四方田犬彦『アジア映画の大衆的想像力』によると、フィリピンを半世紀近く植民地支配していたアメリカは、「アジアのハリウッドをマニラに建設しようという、はっきりとした意図をもって植民地経営を行った」という。そういうわけで、フィリピン映画はこの頃には非常に隆盛を極めていたと思われる。まだ映画を撮りはじめる前のリノ・ブロッカが、モンテ・ヘルマン組に参加したのは、そんなころだった。ブロッカは、モンテ・ヘルマンの撮影現場で、映画作りのノウハウを学んだのである。(ブロッカが登場したときの、フィリピン映画とアジア映画の状況は、四方田犬彦の同書を参照。もっとも、四方田はモンテ・ヘルマンのことにはまったくふれていない。)

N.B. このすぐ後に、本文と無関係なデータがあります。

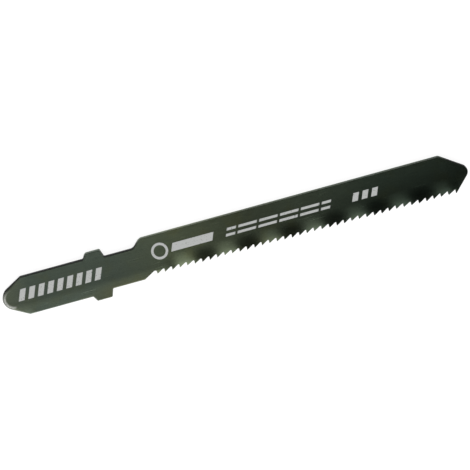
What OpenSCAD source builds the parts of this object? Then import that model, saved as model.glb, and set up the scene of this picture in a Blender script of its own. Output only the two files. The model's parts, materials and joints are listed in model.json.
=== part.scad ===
// T-shank jigsaw blade for metal, lying flat: X runs along it to the nose,
// -Y is the toothed edge, +Y the spine, and Z goes up through the strip.
// Places along the blade are measured from the shank's end.

/* [Strip] */
// Whole length, from the shank's end to the nose
blade_len = 76; // [64:1:132]
// Thickness of the steel strip
strip_thk = 1.0; // [0.8:0.05:1.3]

/* [Shank] */
// Width of the shank
shank_w = 6.2; // [5.8:0.1:6.8]
// Length of the pointed lead-in at the shank's end
lead_len = 3.6; // [3:0.1:4.2]
// Slope of the lead-in, measured from the axis
lead_angle = 29; // [22:1:30]
// Radius of the corner between the lead-in and the shank's edge
lead_corner_r = 0.3; // [0.1:0.1:0.6]
// Radius of the shank's blunt end
end_r = 1.8; // [1:0.1:1.8]

/* [Lugs] */
// Width across the two lugs, whose upper one is flush with the spine
lug_w = 7.9; // [7.2:0.1:8.8]
// Where the lugs start, at their root
lug_start = 13.9; // [12:0.1:15]
// Length of each lug at its root
lug_len = 3.35; // [2.9:0.05:4]
// How far a lug's heel, towards the shank's end, leans over
lug_heel_lean = 0.5; // [0.2:0.05:0.7]
// How far a lug's toe, towards the teeth, leans over
lug_toe_lean = 0.42; // [0.1:0.02:0.7]
// Radius of the lugs' corners
lug_r = 0.22; // [0.1:0.02:0.3]
// Radius of the upper lug's heel, which is the rounder corner
lug_heel_r = 0.6; // [0.2:0.05:0.7]
// Radius in the corner at a lug's root
lug_root_r = 0.25; // [0.1:0.05:0.3]

/* [Neck] */
// Width of the neck between the lugs and the toothed part
neck_w = 5.3; // [4.8:0.1:5.7]
// Where the neck's upper edge starts to climb to the spine
neck_end = 21.95; // [20:0.05:22.5]
// Slope of that climb
shoulder_angle = 45; // [35:1:60]
// Radius at the foot and at the head of the climb
shoulder_r = 1.0; // [0.3:0.1:1.2]
// How far the run-out before the first tooth reaches back from its tip
runout_len = 2.15; // [1.9:0.05:2.6]
// Radius of the run-out where it meets the first tooth
runout_r = 0.35; // [0.2:0.05:0.4]

/* [Nose] */
// Radius of the nose
nose_r = 1.15; // [0.8:0.05:1.4]
// Height of the nose's centre above the axis
nose_y = 0.6; // [0.3:0.05:1]
// Slope of the long bevel from the spine down to the nose
spine_bevel = 35; // [28:1:50]
// Slope of the short bevel from the nose to the last tooth
tooth_bevel = 46; // [38:1:60]
// Radius where the spine meets its bevel
spine_corner_r = 0.5; // [0.2:0.1:1.5]

/* [Teeth] */
// Distance from tooth to tooth
tooth_pitch = 1.22; // [0.9:0.01:1.6]
// Depth of the gullets behind the tips
tooth_depth = 0.55; // [0.35:0.05:0.65]
// Where the first tip stands
first_tip = 24.62; // [24.3:0.02:26]
// Distance of the first tip below the axis
tip_drop = 2.25; // [2.05:0.05:2.5]
// Slope of the row of tips, which makes the blade wider towards the nose
row_angle = 0.25; // [0:0.05:0.4]
// Slope of a tooth's front face back from its tip
rake_angle = 3; // [0:1:8]
// Radius at the bottom of a gullet
gullet_r = 0.17; // [0.1:0.01:0.2]
// Flat left on a tooth's tip
tip_land = 0.05; // [0.03:0.01:0.1]

/* [Wave set] */
// Length of one wave of the toothed edge
wave_len = 7.05; // [5:0.05:10]
// How far a crest stands out to either side of the strip
wave_set = 0.25; // [0.1:0.05:0.35]
// Where the first full crest on the upper side stands
first_crest = 32.45; // [30:0.05:36]
// Height of the wavy band, from the first tip up to the flat of the blade
band_h = 2.6; // [2:0.1:3.2]
// Where the wave starts
wave_start = 25.5; // [23:0.5:26]
// Length over which the wave grows to its full height
wave_growth = 3; // [2:0.1:6]
// Length over which the wave dies away at the nose
wave_decay = 2.4; // [1.5:0.1:4]

/* [Hidden] */

// Dark oxide on the steel
steel_colour = [0.19, 0.21, 0.17];
// Straight pieces in a quarter turn of a rounded corner
corner_steps = 6;
// Straight pieces in one wave, and in the height of the band
wave_steps = 12;
band_rows = 6;
// How far a cutter runs past what it cuts
margin = 0.6;

half_len = blade_len / 2;
spine_y = lug_w / 2;
shank_y = shank_w / 2;
neck_y = neck_w / 2;
mid_z = wave_set + strip_thk / 2;

// The shank's blunt end: what the lead-in slopes leave flat, and the radius that fits it
end_y = shank_y - lead_len * tan(lead_angle);
end_round = min(end_r, 0.98 * end_y / tan((90 - lead_angle) / 2));

// The row of tips as a straight line
function tip_y(along) = -tip_drop - (along - first_tip) * tan(row_angle);

// The nose's circle, where the spine starts to fall, and where the short bevel meets the row
nose_at = blade_len - nose_r;
spine_corner = nose_at + nose_r * sin(spine_bevel)
    - (spine_y - nose_y - nose_r * cos(spine_bevel)) / tan(spine_bevel);
bevel_at = nose_at + nose_r * sin(tooth_bevel);
bevel_y = nose_y - nose_r * cos(tooth_bevel);
row_corner = (bevel_at * tan(tooth_bevel) - bevel_y - tip_drop + first_tip * tan(row_angle))
    / (tan(tooth_bevel) + tan(row_angle));
// The point where the two bevels would meet without the nose's radius
point_at = (spine_y - bevel_y + spine_corner * tan(spine_bevel) + bevel_at * tan(tooth_bevel))
    / (tan(spine_bevel) + tan(tooth_bevel));
point_y = spine_y - (point_at - spine_corner) * tan(spine_bevel);

teeth = floor((row_corner - first_tip) / tooth_pitch) + 1;

// The rectangle of the strip that the wave and the teeth take up
band_start = first_tip - runout_len - margin;
band_end = row_corner + margin;
band_top = band_h - tip_drop;
band_low = tip_y(band_end);

function ease(share) = let (s = max(0, min(1, share))) s * s * (3 - 2 * s);
function wave_height(along, y) =
    let (reach = max(0, min(1, (band_top - y) / band_h)))
    wave_set * reach * reach * cos(360 * (along - first_crest) / wave_len)
    * ease((along - wave_start) / wave_growth) * ease((band_end - along) / wave_decay);

// A corner is [x, y, radius]: the points of the arc that touches both of its edges
function arc_at(before, corner, after) =
    let (
        here = [corner.x, corner.y],
        back = [before.x, before.y] - here,
        ahead = [after.x, after.y] - here,
        a = back / norm(back),
        b = ahead / norm(ahead),
        half = acos(a * b) / 2,
        middle = (a + b) / norm(a + b),
        centre = here + middle * corner.z / sin(half),
        turn = (180 - 2 * half) * sign(a.x * b.y - a.y * b.x),
        facing = atan2(-middle.y, -middle.x),
        steps = max(2, ceil(corner_steps * abs(turn) / 90))
    )
    [for (i = [0:steps])
        let (angle = facing + turn * (0.5 - i / steps))
        centre + corner.z * [cos(angle), sin(angle)]];

// The points of an outline whose corners are rounded where they have a radius
function rounded(corners) =
    let (count = len(corners))
    [for (i = [0:count - 1])
        let (corner = corners[i])
        each corner.z == 0
            ? [[corner.x, corner.y]]
            : arc_at(corners[(i + count - 1) % count], corner, corners[(i + 1) % count])];

// The strip as it is stamped, before its teeth are milled
blank = [
    [0, -end_y, end_round],
    [lead_len, -shank_y, lead_corner_r],
    [lug_start, -shank_y, lug_root_r],
    [lug_start + lug_heel_lean, -spine_y, lug_r],
    [lug_start + lug_len - lug_toe_lean, -spine_y, lug_r],
    [lug_start + lug_len, -neck_y, lug_root_r],
    [first_tip - runout_r, -neck_y, 0],
    [first_tip - runout_r, tip_y(first_tip - runout_r), 0],
    [row_corner, tip_y(row_corner), 0],
    [point_at, point_y, nose_r],
    [spine_corner, spine_y, spine_corner_r],
    [neck_end + (spine_y - neck_y) / tan(shoulder_angle), spine_y, shoulder_r],
    [neck_end, neck_y, shoulder_r],
    [lug_start + lug_len, neck_y, lug_root_r],
    [lug_start + lug_len - lug_toe_lean, spine_y, lug_r],
    [lug_start + lug_heel_lean, spine_y, lug_heel_r],
    [lug_start, shank_y, lug_root_r],
    [lead_len, shank_y, lead_corner_r],
    [0, end_y, end_round],
];

// What a tooth's gullet takes away. Its origin is the tip behind it: through the point [back, low]
// a straight slope climbs to a round bottom, and the tooth's front face comes down from there
// through the tip. Both run on past the edge that they cut.
function gullet(back, low, radius) =
    let (
        centre = [(-radius + (tooth_depth - radius) * sin(rake_angle)) / cos(rake_angle),
            tooth_depth - radius],
        reach = centre - [back, low],
        slope = atan2(reach.y, reach.x) + asin(radius / norm(reach)),
        from = slope + 90,
        to = -rake_angle,
        steps = ceil(corner_steps * (from - to) / 90)
    )
    [[back - margin / tan(slope), low - margin],
        for (i = [0:steps])
            let (angle = from + (to - from) * i / steps)
            centre + radius * [cos(angle), sin(angle)],
        [(low - margin) * tan(rake_angle), low - margin]];

// Extends a flat shape past both faces of the strip and its waves
module through() {
    translate([0, 0, -margin])
        linear_extrude(2 * (mid_z + margin)) children();
}

// The strip before it is stamped, already bent into waves along its toothed edge:
// a grid of points on each of its two faces, with one cell over each stretch that stays flat
module wavy_sheet() {
    places = concat(
        [-margin, band_start],
        [for (i = [ceil((band_start - first_crest) / wave_len * wave_steps + 0.01)
                : floor((band_end - first_crest) / wave_len * wave_steps - 0.01)])
            first_crest + i * wave_len / wave_steps],
        [band_end, blade_len + margin]);
    heights = concat(
        [spine_y + margin],
        [for (i = [0:band_rows]) band_top + (band_low - band_top) * i / band_rows],
        [-spine_y - margin]);
    columns = len(places);
    rows = len(heights);
    face_points = columns * rows;
    function grid(half_thk) =
        [for (along = places, y = heights) [along, y, mid_z + half_thk + wave_height(along, y)]];
    // Where a point lies in the list, on the upper face (0) or the lower one (1)
    function point(column, row, face) = face * face_points + column * rows + row;
    upper = [for (c = [0:columns - 2], r = [0:rows - 2])
        each [[point(c, r, 0), point(c + 1, r, 0), point(c + 1, r + 1, 0)],
            [point(c, r, 0), point(c + 1, r + 1, 0), point(c, r + 1, 0)]]];
    lower = [for (triangle = upper)
        [triangle[2] + face_points, triangle[1] + face_points, triangle[0] + face_points]];
    long_edges = [for (c = [0:columns - 2])
        each [[point(c + 1, 0, 0), point(c, 0, 0), point(c, 0, 1), point(c + 1, 0, 1)],
            [point(c, rows - 1, 0), point(c + 1, rows - 1, 0),
                point(c + 1, rows - 1, 1), point(c, rows - 1, 1)]]];
    short_edges = [for (r = [0:rows - 2])
        each [[point(0, r, 0), point(0, r + 1, 0), point(0, r + 1, 1), point(0, r, 1)],
            [point(columns - 1, r + 1, 0), point(columns - 1, r, 0),
                point(columns - 1, r, 1), point(columns - 1, r + 1, 1)]]];
    polyhedron(concat(grid(strip_thk / 2), grid(-strip_thk / 2)),
        concat(upper, lower, long_edges, short_edges));
}

// The blade: the sheet within the stamped outline, less the gullets of its teeth
module blade() {
    color(steel_colour)
        translate([-half_len, 0, 0])
        difference() {
            intersection() {
                wavy_sheet();
                through() polygon(rounded(blank));
            }
            translate([first_tip, tip_y(first_tip), 0])
                through() polygon(gullet(-runout_len, tip_drop - neck_y, runout_r));
            for (i = [1:teeth - 1])
                let (tip = first_tip + i * tooth_pitch)
                translate([tip, tip_y(tip), 0])
                    through() polygon(gullet(tip_land - tooth_pitch, 0, gullet_r));
        }
}

blade();
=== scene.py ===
# A jigsaw blade with a T-shank, lying flat on a white table.
# X runs along it to the nose, -Y is the toothed edge, +Y the spine, and Z goes up through the strip.
# Sizes are in millimetres until they reach Blender. Places along the outline start at the shank's end,
# and those in the materials at the middle of the blade.
import json
import math
import bpy
from mathutils import Matrix, Vector

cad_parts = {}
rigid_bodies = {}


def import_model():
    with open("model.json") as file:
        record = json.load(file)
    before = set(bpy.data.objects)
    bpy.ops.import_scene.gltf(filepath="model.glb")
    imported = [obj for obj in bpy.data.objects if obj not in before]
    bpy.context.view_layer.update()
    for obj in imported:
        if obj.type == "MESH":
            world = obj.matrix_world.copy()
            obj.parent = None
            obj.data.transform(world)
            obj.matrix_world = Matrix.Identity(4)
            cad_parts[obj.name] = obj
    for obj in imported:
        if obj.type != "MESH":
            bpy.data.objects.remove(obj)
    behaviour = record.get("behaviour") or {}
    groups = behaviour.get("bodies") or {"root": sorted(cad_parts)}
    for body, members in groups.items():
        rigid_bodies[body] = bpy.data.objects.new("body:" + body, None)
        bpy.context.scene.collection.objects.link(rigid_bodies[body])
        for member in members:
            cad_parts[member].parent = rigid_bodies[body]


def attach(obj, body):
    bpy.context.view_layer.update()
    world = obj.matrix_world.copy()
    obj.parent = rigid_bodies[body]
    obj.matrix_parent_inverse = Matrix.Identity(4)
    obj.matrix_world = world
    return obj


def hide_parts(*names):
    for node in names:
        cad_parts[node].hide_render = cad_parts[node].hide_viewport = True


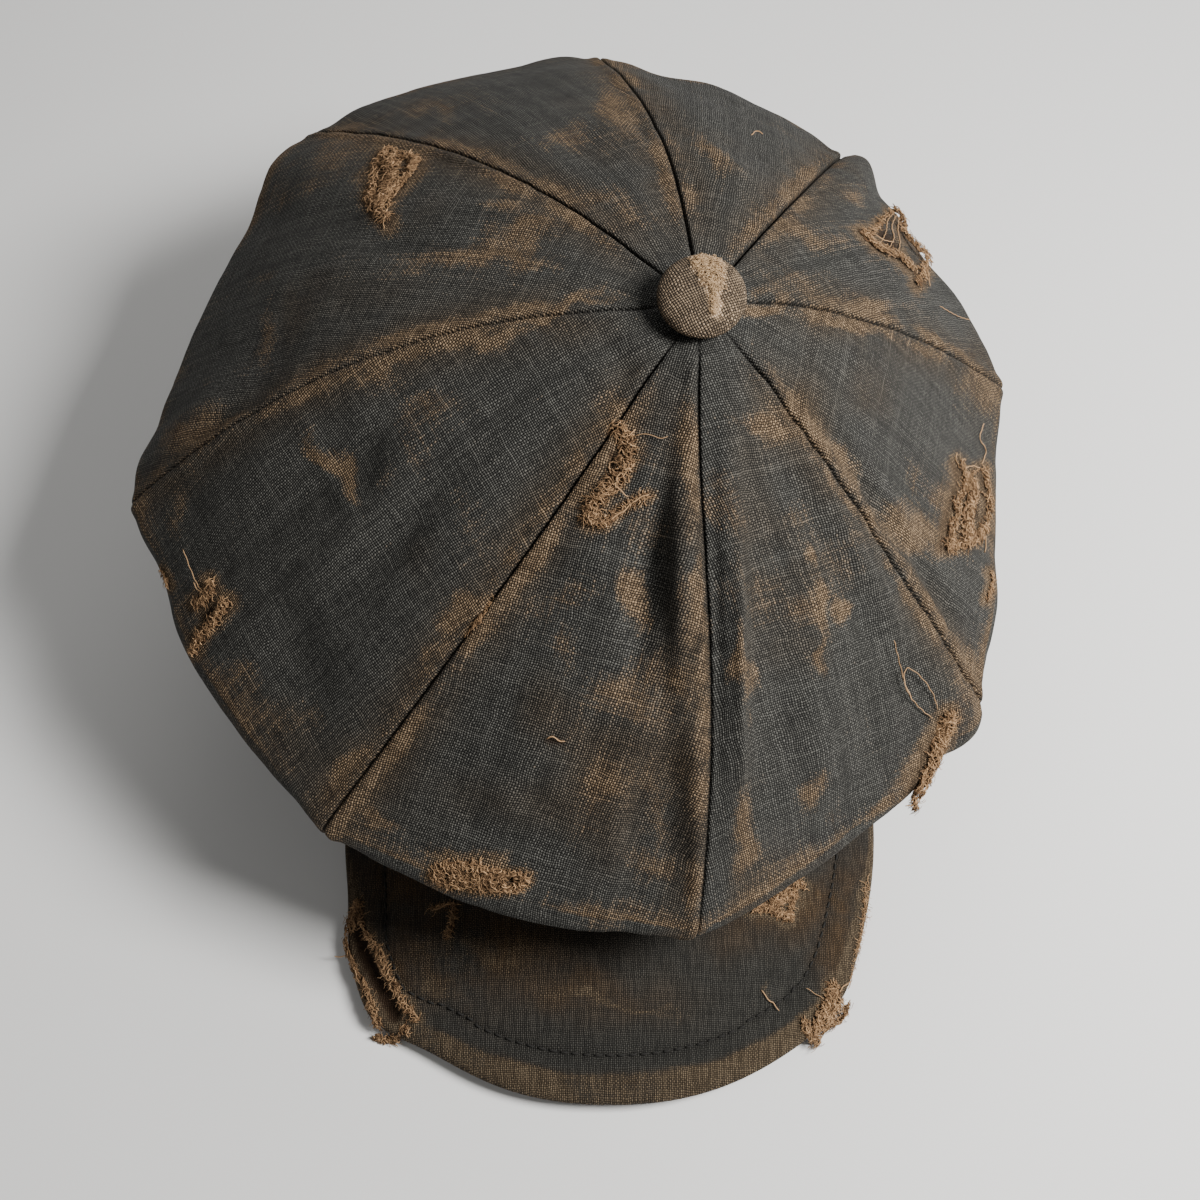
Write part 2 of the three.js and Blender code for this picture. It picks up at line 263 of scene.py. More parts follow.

だから、ブロッカの低予算早撮りはモンテ・ヘルマン譲りのものだったのだ──、と話をまとめたいところだが、実情は違っていたようだ。ミシェル・シマンの『Petite planète cinématographique』のインタビューによると、何度もテイクを取り直したり、些細なことでもめて撮影をストップするモンテ・ヘルマンの撮影ぶりを、ブロッカは「遅すぎる」と感じたらしい。ロジャー・コーマン仕込みのモンテ・ヘルマンの映画作りさえ、やがてフィリピンを代表する監督となるこの青年には、贅沢なものと思えたのだ。このことだけでも、ブロッカの映画は、ハリウッド流の映画に対する批評となり得ている。